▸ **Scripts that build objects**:
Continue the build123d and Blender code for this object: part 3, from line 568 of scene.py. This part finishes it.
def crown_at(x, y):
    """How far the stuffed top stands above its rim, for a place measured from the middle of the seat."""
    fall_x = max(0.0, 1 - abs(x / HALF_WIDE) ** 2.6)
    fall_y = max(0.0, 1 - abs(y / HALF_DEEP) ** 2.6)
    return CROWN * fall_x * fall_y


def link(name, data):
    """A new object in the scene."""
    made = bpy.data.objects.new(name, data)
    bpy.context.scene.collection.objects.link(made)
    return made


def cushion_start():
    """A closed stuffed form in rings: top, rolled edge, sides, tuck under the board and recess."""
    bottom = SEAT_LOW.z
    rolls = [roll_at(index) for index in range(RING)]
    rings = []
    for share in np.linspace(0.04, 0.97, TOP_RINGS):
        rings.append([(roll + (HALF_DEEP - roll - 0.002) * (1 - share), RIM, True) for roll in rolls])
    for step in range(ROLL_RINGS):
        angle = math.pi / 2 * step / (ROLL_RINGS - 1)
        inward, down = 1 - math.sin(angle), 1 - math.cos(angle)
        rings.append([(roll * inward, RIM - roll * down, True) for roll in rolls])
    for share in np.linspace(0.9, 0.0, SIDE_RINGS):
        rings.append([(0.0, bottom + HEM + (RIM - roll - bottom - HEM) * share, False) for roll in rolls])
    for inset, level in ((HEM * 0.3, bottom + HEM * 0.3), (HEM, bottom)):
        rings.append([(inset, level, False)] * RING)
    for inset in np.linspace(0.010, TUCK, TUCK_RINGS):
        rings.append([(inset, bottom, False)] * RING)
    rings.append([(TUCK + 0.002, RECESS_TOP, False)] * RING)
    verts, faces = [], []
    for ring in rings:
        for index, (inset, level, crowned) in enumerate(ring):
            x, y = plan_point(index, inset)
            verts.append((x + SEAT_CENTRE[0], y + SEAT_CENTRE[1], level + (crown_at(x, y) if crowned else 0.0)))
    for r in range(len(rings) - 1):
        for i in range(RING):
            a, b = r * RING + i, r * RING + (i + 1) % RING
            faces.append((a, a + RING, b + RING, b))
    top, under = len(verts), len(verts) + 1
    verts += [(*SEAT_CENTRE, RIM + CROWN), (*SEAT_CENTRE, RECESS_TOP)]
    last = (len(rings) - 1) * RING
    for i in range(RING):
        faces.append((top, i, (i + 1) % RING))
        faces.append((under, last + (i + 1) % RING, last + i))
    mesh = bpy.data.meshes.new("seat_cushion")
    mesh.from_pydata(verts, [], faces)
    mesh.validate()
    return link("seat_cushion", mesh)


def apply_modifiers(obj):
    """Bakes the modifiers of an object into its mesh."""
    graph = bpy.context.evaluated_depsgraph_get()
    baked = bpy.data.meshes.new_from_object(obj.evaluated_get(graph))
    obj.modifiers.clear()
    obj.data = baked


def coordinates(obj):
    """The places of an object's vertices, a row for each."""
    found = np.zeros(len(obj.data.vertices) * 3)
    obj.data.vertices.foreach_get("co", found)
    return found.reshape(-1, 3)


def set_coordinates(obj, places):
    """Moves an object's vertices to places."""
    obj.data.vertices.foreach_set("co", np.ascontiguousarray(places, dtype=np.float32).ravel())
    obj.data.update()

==

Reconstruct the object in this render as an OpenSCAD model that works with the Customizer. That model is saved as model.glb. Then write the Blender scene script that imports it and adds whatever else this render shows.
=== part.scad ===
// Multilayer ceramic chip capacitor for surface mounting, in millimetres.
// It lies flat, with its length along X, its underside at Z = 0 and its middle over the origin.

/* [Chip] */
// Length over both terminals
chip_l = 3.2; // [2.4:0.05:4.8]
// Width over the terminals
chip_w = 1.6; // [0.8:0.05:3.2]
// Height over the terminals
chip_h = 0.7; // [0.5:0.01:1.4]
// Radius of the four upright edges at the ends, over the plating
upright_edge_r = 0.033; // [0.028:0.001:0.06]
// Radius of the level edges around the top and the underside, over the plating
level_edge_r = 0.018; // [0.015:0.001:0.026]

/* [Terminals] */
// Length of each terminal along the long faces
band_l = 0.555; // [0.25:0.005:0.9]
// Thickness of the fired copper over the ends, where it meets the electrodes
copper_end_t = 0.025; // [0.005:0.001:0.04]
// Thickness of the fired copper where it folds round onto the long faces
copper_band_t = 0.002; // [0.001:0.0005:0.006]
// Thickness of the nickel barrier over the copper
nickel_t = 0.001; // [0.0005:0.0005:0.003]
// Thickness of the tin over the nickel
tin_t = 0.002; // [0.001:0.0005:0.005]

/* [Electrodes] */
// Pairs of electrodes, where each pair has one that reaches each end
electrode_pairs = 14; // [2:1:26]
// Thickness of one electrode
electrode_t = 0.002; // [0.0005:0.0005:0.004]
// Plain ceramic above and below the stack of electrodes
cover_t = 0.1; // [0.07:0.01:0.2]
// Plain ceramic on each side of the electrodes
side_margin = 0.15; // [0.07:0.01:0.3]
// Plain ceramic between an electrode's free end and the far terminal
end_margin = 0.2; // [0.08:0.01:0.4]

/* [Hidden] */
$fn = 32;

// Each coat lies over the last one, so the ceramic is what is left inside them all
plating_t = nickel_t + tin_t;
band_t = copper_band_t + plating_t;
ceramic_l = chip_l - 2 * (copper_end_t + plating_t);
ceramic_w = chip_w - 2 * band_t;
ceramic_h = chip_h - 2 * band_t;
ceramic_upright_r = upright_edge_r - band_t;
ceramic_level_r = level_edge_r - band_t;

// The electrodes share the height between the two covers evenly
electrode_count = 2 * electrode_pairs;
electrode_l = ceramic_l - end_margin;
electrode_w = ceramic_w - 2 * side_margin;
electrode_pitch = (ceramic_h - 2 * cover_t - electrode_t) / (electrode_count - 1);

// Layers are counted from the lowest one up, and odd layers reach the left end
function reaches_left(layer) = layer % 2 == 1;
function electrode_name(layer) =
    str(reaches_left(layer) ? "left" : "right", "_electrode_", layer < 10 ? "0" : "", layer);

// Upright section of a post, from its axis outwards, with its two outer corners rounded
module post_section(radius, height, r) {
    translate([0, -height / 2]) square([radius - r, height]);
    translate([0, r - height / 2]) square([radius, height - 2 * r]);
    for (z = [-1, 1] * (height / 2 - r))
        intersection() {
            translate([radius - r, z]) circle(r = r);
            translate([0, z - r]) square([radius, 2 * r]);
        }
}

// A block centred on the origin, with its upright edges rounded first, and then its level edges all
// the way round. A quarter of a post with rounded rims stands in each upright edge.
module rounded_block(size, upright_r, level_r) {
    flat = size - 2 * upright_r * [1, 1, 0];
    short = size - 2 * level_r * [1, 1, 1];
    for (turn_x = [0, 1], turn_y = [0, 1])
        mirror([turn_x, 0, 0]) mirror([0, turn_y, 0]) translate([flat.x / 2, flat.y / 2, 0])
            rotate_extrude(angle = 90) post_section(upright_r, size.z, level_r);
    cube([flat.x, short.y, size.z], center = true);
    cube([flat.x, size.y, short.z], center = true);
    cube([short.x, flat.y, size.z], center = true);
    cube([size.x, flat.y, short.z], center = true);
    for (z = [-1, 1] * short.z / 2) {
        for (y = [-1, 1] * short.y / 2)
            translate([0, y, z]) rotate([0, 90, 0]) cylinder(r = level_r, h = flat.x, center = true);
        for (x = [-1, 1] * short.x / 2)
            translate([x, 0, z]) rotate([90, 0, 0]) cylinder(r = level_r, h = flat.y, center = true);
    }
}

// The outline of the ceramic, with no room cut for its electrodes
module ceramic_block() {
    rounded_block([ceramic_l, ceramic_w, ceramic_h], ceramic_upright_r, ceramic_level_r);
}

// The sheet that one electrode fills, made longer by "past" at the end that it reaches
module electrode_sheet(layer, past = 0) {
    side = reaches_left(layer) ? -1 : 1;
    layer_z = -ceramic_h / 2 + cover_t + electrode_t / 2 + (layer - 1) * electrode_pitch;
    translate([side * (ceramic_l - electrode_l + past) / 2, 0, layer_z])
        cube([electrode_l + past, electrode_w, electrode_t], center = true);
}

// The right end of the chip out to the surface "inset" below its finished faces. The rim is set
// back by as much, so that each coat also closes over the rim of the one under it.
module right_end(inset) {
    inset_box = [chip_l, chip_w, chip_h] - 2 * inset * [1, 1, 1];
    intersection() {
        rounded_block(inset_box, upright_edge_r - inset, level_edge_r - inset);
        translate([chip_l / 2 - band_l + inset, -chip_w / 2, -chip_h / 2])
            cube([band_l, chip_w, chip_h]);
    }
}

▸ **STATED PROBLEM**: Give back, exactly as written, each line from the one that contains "Continue the build123d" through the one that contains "return CROWN * fall_x * fall_y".

▸ **THE COMPLETED TASK**:
Continue the build123d and Blender code for this object: part 3, from line 568 of scene.py. This part finishes it.
def crown_at(x, y):
    """How far the stuffed top stands above its rim, for a place measured from the middle of the seat."""
    fall_x = max(0.0, 1 - abs(x / HALF_WIDE) ** 2.6)
    fall_y = max(0.0, 1 - abs(y / HALF_DEEP) ** 2.6)
    return CROWN * fall_x * fall_y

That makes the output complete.